Mylan NV has been overcharging the U.S. for years on its EpiPen allergy shot, a government agency said, as two lawmakers said the company was “bilking” taxpayers and may have made billions by misclassifying the drug under complex Medicaid pricing rules.
In a letter to a U.S. senator Wednesday, the Centers for Medicare and Medicaid Services, or CMS, said Mylan for years overcharged the health program for the poor. Since 1997, EpiPen has been wrongly classified as a generic treatment, which has let Mylan pay lower discounts than the program requires for brand-name drugs. Mylan, which acquired EpiPen in 2007, denies it acted improperly.
The government has, in the past, “expressly told Mylan that the product is incorrectly classified,” CMS said in the letter, which came in response to an inquiry by Congress. “This incorrect classification has financial consequences for the amount that federal and state governments spend because it reduces the amount of quarterly rebates Mylan owes for EpiPen.”
The letter adds to Mylan’s mounting woes over the price of EpiPen, which rose six-fold since 2007 to about $600 for a package of two. Public outcry has sparked inquires from lawmakers and law enforcement officials, and Chief Executive Officer Heather Bresch was harshly criticized by representatives at a Congressional hearing last month.
Mylan’s shares fell 2.1 percent to $37.22 at 10:37 a.m. in New York Thursday. They have slumped 24 percent since Aug. 19, before the furor over EpiPen’s price took off, and are trading at their lowest levels since 2013.
|‘Bilking taxpayers’
Two lawmakers, Senator Ron Wyden, an Oregon Democrat, and Representative Frank Pallone, a Democrat for New Jersey, had called for an investigation of Mylan’s adherence to the Medicaid rules.
“Today’s letter is more evidence that while Mylan irresponsibly raised the price of EpiPen, they were also bilking taxpayers out of millions of dollars,” Wyden and Pallone said in a statement responding to the letter. “We will ensure taxpayers get their due.”
Nina Devlin, a Mylan spokeswoman, said in an e-mail that EpiPen’s classification as non-innovator “is consistent with longstanding written guidance from the federal government.”
Hundreds of millions of dollars in sales are at the center of the Medicaid dispute. From 2011 to 2015, the joint state-federal program for the poor spent about $797 million on EpiPens, CMS said in its letter. That included rebates of about 13 percent, while the U.S. should have been getting a larger discount of at least 23.1 percent, according to the letter.
|‘Premature to judge’
“It is a bit premature to judge if Mylan is guilty here,” Ronny Gal, an analyst at Sanford C. Bernstein & Co. who rates the stock the equivalent of a buy, said in a note to clients. “The company is in the hot seat and it is a bit convenient that CMS decides after 19 years that Mylan has been wrong all along.”

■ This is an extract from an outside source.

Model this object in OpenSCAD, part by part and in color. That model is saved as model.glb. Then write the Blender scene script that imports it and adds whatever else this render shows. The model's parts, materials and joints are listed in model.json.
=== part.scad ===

While the agency didn’t say exactly how much Mylan had overcharged, the amount could be substantial. Companies are required to give Medicaid back any price increases they take on brand drugs above the rate of inflation, in addition to the standard discount. Because Mylan’s price increases have far exceeded inflation in recent years, if EpiPen were reclassified as a brand-name drug, it might have to discount most of the price to Medicaid.
|1997 classification
The EpiPen has been classified as a non-innovator drug since 1997, before Mylan acquired the product, company spokeswoman Devlin said.
“Mylan simply continued to classify the product the same way it had been classified before Mylan acquired the product,” Devlin said in her e-mail.

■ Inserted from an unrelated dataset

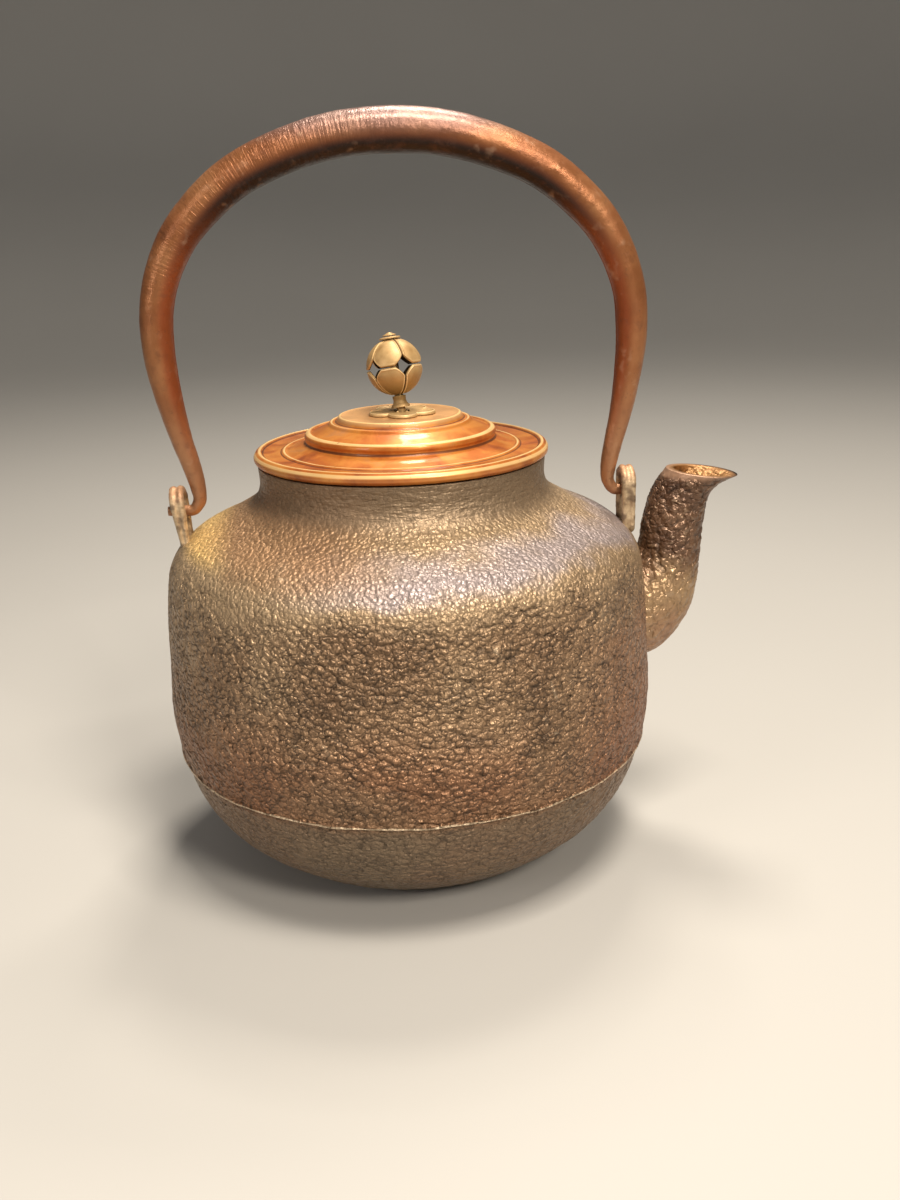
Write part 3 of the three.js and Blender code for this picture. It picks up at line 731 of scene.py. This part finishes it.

As public outrage over EpiPen’s price exploded in late August, Mylan responded by creating a saving card that would cover up to $300 of out-of-pocket costs for patients who need EpiPen. Under the law, though, the savings card cannot be used by patients in federal programs like Medicaid.

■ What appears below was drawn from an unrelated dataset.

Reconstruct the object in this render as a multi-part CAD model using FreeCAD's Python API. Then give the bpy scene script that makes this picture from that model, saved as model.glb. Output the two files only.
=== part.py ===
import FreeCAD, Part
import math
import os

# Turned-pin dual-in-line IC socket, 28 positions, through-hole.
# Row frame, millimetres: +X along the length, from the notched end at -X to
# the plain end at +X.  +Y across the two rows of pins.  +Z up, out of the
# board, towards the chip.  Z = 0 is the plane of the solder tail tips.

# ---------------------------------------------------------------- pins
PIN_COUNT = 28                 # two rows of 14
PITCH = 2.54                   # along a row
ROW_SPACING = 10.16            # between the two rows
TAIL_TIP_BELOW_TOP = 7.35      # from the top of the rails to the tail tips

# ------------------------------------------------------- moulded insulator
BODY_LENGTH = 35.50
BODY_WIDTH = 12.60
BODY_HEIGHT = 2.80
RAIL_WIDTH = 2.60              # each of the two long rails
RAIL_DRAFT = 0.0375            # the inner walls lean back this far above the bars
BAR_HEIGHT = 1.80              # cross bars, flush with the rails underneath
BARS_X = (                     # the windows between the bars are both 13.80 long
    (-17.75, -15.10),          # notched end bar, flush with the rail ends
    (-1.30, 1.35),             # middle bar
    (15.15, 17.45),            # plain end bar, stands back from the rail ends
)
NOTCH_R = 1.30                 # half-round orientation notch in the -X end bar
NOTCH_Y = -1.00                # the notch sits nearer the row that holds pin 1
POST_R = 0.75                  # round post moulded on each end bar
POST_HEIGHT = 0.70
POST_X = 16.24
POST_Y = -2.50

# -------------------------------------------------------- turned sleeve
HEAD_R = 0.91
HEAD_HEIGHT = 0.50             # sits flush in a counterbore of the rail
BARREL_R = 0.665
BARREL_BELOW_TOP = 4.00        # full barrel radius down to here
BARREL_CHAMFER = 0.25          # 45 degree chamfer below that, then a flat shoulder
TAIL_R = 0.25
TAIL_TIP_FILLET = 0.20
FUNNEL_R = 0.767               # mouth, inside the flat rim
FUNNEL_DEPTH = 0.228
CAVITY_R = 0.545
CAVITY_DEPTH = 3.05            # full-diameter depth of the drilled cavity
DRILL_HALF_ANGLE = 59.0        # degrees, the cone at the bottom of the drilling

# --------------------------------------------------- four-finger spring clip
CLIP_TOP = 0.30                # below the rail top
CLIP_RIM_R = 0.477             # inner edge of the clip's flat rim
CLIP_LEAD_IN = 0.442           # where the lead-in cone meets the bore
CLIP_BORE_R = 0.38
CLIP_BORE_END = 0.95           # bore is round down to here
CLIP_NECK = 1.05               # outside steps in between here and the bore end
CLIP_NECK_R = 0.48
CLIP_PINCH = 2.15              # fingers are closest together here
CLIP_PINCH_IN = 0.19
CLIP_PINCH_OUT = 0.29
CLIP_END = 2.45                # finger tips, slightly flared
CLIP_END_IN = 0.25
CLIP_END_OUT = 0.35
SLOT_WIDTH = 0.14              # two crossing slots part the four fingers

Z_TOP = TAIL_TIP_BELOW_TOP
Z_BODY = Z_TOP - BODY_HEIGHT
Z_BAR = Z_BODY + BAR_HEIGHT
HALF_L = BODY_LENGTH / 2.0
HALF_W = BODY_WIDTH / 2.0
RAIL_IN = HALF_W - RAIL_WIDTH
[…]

Mylan, which is run from Canonsburg, Pennsylvania, but has a legal address in the Netherlands, also said in late August that it would introduce a generic version of EpiPen that it would sell for $300 for a two-pack. It has not yet introduced the generic, which it now says will be out by the end of the year.
Last month, three senators asked the Department of Justice to consider investigating whether Mylan violated the law when it classified EpiPen under Medicaid. In a Sept. 28 letter to Attorney General Loretta Lynch, Senator Richard Blumenthal, a Connecticut Democrat, Senator Charles Grassley, a Republican from Iowa, and Senator Amy Klobuchar, a Democrat from Minnesota suggested that the company “may have knowingly misclassified EpiPens.”
The Department of Justice said in a statement that it has various criminal and civil remedies that it may pursue against a company that defrauds federal health care programs such as Medicaid, including the civil False Claims Act, which imposes treble damages and penalties on any person who knowingly submits false claims for federal funds. Nicole A. Navas, a DOJ spokeswoman, declined to comment specifically about Mylan.